* _Records to use_:
☆ ☆ ☆ ☆

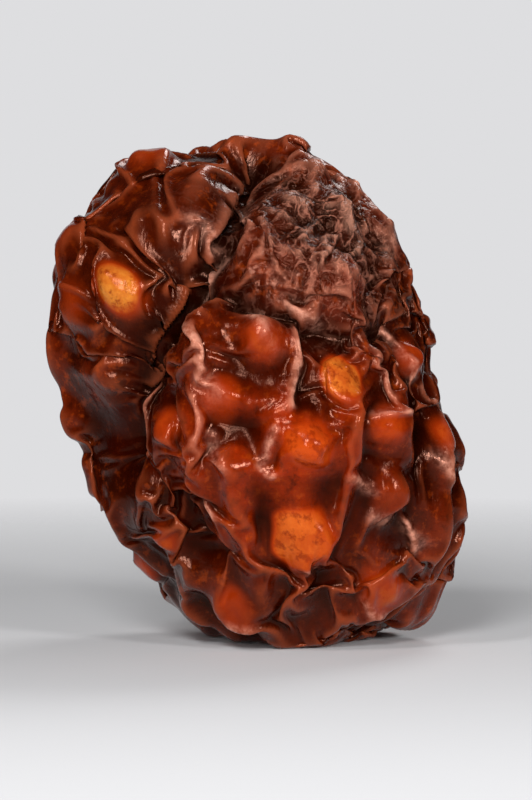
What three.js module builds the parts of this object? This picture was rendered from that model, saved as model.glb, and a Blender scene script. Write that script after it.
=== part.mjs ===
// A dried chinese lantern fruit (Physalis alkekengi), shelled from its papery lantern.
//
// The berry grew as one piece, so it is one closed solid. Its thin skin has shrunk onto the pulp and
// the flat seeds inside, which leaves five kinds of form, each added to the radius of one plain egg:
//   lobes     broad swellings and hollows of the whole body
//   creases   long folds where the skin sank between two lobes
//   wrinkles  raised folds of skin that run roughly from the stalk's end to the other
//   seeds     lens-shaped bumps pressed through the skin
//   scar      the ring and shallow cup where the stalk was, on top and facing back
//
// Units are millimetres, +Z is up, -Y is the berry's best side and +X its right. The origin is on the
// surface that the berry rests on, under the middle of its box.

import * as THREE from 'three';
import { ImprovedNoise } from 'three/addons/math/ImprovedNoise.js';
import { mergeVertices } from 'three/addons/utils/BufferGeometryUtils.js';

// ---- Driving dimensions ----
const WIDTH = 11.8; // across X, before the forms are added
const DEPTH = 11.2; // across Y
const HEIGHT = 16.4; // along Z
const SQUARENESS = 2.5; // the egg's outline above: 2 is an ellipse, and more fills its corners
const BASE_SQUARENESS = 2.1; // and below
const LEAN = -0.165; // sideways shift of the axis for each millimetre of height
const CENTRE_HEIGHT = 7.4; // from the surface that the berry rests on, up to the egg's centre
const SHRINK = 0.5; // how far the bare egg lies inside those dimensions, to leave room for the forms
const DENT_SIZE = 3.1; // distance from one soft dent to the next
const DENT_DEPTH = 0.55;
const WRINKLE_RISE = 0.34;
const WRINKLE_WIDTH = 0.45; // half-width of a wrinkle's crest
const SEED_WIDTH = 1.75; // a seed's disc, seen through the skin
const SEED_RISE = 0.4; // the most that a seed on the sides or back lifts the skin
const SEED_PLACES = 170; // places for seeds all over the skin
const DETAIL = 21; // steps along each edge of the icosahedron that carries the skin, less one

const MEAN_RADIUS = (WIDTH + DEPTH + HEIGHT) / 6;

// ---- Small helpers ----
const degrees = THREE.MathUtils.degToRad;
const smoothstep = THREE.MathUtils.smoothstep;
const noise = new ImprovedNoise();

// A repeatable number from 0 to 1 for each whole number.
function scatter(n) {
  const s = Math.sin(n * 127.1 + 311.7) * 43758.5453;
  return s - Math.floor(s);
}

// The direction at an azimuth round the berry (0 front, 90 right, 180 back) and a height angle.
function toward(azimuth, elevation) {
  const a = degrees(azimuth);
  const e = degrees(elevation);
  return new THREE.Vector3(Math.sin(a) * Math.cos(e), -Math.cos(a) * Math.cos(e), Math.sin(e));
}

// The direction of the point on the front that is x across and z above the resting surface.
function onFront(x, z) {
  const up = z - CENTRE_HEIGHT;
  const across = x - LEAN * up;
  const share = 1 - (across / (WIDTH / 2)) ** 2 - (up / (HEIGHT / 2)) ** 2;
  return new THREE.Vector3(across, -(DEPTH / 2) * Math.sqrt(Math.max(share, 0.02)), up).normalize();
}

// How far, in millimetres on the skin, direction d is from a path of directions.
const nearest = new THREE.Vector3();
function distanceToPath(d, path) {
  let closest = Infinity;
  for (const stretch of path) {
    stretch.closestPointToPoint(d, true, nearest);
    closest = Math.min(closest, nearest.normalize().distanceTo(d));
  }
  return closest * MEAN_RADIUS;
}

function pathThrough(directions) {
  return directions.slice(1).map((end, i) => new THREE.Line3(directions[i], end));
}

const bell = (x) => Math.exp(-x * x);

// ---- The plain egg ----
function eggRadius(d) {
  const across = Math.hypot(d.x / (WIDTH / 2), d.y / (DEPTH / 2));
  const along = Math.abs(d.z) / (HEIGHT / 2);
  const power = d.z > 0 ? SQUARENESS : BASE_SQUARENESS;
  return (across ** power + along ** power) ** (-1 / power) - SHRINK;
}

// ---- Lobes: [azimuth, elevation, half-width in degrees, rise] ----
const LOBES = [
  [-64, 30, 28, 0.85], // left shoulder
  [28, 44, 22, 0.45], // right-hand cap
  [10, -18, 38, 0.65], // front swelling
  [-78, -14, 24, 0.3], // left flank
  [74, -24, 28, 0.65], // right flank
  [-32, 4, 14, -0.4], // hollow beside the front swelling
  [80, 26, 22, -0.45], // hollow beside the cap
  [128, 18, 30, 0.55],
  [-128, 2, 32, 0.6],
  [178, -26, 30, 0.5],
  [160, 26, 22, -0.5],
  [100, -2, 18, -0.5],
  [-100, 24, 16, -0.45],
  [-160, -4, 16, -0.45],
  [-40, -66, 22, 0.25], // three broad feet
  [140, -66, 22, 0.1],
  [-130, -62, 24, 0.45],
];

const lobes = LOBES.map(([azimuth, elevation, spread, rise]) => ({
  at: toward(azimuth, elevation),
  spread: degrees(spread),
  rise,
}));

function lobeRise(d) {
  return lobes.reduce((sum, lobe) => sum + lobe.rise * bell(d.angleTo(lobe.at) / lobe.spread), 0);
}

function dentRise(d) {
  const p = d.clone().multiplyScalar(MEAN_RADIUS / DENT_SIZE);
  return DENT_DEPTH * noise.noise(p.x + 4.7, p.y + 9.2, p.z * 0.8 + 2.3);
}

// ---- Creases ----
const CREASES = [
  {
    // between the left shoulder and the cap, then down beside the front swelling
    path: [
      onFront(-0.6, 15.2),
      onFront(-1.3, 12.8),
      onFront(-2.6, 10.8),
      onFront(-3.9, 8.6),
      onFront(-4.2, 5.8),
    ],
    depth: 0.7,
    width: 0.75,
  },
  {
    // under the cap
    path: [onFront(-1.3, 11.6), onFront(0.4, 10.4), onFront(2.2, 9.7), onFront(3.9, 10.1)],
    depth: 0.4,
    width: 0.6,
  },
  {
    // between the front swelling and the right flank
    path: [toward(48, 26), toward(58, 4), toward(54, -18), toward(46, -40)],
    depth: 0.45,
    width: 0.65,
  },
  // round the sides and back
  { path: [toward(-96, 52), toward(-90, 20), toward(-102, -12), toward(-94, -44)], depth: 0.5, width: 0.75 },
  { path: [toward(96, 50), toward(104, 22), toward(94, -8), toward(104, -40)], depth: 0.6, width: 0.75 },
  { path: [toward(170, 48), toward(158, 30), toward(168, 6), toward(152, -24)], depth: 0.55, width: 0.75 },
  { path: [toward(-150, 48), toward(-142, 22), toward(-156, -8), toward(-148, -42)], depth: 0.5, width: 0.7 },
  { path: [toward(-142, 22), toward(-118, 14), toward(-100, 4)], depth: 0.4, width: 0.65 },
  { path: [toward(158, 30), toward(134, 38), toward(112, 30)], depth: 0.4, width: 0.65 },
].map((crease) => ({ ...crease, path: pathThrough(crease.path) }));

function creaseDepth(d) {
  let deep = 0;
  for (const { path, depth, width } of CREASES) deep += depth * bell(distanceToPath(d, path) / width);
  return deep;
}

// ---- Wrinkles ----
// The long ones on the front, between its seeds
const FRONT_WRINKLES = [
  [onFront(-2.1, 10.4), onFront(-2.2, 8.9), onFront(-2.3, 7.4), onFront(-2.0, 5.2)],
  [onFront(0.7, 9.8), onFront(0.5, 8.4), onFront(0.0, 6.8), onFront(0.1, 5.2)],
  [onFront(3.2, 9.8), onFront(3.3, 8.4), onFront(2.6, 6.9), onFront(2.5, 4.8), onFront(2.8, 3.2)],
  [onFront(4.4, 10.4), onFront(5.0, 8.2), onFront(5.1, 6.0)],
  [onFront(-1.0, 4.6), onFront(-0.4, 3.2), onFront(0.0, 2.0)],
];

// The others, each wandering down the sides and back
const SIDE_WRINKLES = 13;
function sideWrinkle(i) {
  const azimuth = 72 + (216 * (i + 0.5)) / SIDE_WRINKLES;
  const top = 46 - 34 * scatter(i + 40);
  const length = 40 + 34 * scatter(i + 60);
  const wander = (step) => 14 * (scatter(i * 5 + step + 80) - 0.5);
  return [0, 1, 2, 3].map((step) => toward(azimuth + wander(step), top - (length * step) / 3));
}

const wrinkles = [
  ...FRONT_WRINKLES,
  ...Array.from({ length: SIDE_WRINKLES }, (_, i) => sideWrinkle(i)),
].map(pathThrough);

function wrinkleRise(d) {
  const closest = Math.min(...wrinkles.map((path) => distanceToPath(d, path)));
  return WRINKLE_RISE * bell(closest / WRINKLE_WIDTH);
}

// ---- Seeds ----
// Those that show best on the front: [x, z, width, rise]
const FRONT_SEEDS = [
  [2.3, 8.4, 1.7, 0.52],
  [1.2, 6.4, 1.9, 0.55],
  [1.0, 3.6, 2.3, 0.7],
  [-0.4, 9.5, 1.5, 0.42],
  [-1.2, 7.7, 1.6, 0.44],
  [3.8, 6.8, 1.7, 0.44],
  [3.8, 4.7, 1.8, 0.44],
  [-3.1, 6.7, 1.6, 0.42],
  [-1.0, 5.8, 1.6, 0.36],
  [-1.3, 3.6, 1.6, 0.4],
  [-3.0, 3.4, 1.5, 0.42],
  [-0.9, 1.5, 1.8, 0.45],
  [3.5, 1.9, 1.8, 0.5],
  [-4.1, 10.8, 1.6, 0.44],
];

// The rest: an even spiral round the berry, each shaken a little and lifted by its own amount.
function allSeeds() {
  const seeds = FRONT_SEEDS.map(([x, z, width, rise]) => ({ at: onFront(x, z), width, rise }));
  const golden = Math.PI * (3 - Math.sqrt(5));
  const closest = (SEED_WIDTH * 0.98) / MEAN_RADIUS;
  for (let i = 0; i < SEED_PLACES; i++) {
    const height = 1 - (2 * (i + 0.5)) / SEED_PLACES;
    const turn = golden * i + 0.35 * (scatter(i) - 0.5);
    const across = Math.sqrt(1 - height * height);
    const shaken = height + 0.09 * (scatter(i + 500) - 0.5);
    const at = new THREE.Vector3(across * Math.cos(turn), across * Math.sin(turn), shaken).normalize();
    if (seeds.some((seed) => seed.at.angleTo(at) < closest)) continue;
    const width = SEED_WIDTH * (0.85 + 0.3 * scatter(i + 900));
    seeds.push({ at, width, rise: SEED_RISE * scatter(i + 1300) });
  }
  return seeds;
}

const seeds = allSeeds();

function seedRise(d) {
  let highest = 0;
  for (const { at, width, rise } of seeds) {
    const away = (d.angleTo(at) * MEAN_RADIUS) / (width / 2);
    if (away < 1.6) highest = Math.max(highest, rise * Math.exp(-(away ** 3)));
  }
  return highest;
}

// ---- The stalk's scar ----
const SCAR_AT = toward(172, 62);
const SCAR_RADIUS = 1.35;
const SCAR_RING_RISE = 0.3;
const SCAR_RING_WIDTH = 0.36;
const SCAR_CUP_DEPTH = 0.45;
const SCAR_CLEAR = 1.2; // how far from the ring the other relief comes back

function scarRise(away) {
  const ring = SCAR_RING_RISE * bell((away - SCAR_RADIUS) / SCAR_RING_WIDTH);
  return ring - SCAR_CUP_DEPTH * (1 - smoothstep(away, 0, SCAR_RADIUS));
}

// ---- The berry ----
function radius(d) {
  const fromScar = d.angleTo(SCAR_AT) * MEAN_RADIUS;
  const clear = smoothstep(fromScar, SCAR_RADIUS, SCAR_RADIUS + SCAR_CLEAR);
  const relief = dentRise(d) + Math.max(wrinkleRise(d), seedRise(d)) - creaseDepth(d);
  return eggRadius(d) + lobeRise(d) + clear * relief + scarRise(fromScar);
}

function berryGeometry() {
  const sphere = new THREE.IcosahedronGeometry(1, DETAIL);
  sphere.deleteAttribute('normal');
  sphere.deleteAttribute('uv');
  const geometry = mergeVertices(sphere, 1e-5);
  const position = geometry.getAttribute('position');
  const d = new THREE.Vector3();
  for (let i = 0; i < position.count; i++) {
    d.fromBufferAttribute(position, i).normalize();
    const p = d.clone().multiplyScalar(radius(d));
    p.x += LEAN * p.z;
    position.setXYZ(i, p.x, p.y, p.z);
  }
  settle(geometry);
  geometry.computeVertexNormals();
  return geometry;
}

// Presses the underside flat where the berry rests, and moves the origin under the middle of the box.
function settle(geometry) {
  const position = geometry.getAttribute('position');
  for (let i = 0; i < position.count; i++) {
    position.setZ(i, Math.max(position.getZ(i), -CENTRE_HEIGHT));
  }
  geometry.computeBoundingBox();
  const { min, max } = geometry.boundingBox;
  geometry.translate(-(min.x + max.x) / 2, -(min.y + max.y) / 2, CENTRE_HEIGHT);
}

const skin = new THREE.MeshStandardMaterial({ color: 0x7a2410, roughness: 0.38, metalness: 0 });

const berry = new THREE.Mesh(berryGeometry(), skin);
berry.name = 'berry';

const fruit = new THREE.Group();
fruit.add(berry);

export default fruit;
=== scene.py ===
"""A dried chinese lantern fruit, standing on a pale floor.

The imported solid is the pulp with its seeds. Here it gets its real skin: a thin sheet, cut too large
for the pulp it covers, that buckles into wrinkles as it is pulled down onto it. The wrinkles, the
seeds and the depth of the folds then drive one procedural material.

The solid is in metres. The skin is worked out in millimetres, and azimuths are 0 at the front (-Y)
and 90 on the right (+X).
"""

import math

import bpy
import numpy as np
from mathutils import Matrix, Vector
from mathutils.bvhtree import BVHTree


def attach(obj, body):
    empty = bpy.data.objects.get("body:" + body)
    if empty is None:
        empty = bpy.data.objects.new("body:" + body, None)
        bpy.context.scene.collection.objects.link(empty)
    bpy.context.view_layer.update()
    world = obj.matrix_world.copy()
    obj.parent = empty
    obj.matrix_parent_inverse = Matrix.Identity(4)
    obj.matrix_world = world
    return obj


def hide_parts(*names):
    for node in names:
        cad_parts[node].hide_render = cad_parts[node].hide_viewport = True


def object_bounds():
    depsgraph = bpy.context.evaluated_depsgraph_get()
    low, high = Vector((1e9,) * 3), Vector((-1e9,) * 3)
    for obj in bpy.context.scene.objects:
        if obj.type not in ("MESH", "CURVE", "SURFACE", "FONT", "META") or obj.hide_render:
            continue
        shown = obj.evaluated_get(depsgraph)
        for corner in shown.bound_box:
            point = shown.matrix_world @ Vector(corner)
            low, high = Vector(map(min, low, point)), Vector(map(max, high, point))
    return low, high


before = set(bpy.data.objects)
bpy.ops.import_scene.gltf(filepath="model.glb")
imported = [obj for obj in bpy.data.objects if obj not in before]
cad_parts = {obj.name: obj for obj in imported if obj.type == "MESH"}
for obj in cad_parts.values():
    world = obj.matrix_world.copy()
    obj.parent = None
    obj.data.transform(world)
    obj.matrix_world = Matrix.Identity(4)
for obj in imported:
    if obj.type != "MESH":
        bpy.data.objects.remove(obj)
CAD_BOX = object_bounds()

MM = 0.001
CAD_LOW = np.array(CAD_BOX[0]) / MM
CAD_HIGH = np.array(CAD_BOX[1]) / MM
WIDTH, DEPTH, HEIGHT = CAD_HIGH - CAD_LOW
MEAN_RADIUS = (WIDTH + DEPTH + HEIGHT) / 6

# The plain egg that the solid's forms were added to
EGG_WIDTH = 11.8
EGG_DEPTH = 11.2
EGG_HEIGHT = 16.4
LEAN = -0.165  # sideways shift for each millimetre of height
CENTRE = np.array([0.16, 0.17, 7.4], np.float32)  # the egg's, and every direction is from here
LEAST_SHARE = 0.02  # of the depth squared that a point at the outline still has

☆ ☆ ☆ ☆

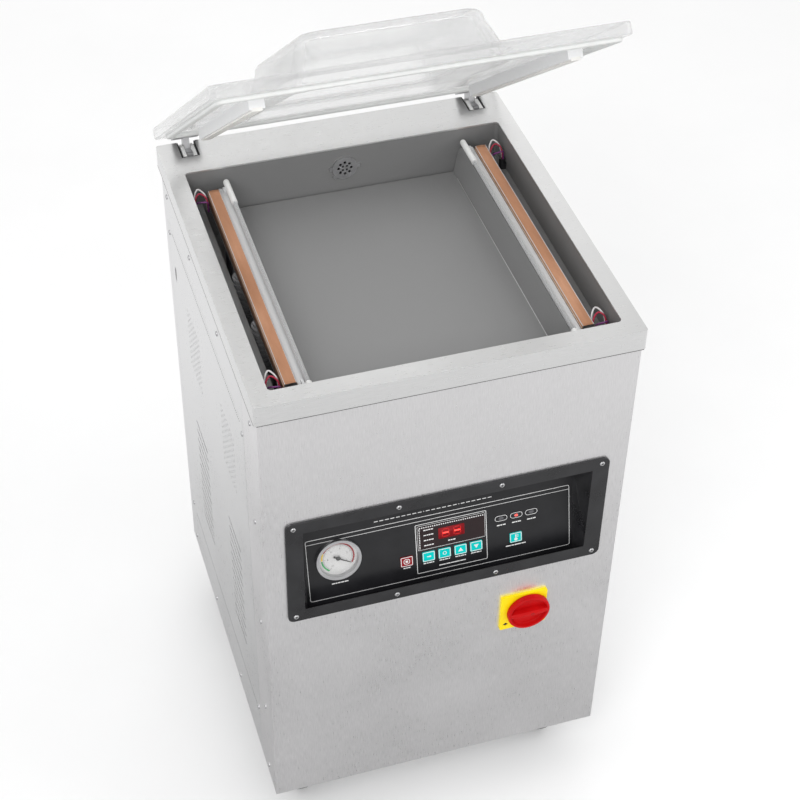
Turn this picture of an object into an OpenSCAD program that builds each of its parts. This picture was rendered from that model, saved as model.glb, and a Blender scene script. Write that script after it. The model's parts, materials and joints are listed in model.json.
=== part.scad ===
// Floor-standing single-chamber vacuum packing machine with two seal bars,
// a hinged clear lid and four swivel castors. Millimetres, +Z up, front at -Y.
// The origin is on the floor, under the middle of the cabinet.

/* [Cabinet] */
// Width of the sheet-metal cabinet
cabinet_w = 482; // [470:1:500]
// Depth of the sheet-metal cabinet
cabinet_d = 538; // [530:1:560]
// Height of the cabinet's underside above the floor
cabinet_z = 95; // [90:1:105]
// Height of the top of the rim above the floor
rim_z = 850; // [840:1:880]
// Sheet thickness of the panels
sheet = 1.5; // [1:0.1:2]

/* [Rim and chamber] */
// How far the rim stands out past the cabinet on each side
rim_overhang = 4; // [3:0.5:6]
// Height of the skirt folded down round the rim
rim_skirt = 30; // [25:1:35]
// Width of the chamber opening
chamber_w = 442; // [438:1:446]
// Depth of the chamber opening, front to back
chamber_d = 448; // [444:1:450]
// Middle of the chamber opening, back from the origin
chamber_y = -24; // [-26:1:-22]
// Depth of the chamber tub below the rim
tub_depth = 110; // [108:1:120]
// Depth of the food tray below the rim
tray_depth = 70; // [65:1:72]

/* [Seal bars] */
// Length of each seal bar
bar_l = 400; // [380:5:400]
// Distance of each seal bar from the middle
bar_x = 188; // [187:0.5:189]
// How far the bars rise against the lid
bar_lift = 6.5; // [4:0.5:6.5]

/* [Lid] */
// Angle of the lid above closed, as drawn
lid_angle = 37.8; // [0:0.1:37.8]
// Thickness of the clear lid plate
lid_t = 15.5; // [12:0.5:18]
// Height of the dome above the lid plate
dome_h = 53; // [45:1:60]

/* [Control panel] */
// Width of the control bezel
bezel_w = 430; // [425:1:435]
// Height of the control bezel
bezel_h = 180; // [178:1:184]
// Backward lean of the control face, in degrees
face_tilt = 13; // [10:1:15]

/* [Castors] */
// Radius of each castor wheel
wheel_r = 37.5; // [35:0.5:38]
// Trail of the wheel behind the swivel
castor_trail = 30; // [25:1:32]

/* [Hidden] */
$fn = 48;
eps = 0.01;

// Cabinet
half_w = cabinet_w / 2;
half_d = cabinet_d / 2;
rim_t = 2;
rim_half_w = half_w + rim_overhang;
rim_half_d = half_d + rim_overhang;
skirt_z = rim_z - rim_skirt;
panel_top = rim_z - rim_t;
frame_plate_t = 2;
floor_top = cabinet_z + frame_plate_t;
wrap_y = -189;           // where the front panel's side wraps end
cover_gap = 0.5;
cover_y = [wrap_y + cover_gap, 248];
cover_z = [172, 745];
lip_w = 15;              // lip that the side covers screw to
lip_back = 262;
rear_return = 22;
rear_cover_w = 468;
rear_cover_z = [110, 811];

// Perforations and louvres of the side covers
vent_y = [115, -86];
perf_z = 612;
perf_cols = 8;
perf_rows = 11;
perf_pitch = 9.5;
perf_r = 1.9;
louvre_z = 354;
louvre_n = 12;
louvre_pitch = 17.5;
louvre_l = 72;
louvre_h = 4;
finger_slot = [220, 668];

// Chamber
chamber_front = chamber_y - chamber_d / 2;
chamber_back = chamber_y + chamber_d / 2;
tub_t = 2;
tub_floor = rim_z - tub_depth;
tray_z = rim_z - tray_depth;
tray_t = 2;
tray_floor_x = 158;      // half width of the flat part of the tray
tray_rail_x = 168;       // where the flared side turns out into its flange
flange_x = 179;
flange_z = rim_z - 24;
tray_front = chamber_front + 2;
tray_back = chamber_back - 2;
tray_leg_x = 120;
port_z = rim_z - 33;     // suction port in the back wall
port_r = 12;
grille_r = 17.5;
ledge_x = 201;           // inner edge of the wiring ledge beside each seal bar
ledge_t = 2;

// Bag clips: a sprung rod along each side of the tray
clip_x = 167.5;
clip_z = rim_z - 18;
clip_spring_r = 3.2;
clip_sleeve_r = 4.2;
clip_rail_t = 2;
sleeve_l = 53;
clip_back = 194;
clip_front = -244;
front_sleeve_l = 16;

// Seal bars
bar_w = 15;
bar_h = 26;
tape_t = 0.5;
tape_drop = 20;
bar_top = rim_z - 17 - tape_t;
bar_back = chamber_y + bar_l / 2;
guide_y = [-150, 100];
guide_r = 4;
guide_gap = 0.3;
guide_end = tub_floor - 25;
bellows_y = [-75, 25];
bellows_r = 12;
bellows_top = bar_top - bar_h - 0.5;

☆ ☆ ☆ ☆

* _Given exercise_: Quote only the lines running from the line that holds "Turn this picture" to the line that holds "tray_depth = 70; // [65:1:72]", both ends included.

* _Finished answer_:
Turn this picture of an object into an OpenSCAD program that builds each of its parts. This picture was rendered from that model, saved as model.glb, and a Blender scene script. Write that script after it. The model's parts, materials and joints are listed in model.json.
=== part.scad ===
// Floor-standing single-chamber vacuum packing machine with two seal bars,
// a hinged clear lid and four swivel castors. Millimetres, +Z up, front at -Y.
// The origin is on the floor, under the middle of the cabinet.

/* [Cabinet] */
// Width of the sheet-metal cabinet
cabinet_w = 482; // [470:1:500]
// Depth of the sheet-metal cabinet
cabinet_d = 538; // [530:1:560]
// Height of the cabinet's underside above the floor
cabinet_z = 95; // [90:1:105]
// Height of the top of the rim above the floor
rim_z = 850; // [840:1:880]
// Sheet thickness of the panels
sheet = 1.5; // [1:0.1:2]

/* [Rim and chamber] */
// How far the rim stands out past the cabinet on each side
rim_overhang = 4; // [3:0.5:6]
// Height of the skirt folded down round the rim
rim_skirt = 30; // [25:1:35]
// Width of the chamber opening
chamber_w = 442; // [438:1:446]
// Depth of the chamber opening, front to back
chamber_d = 448; // [444:1:450]
// Middle of the chamber opening, back from the origin
chamber_y = -24; // [-26:1:-22]
// Depth of the chamber tub below the rim
tub_depth = 110; // [108:1:120]
// Depth of the food tray below the rim
tray_depth = 70; // [65:1:72]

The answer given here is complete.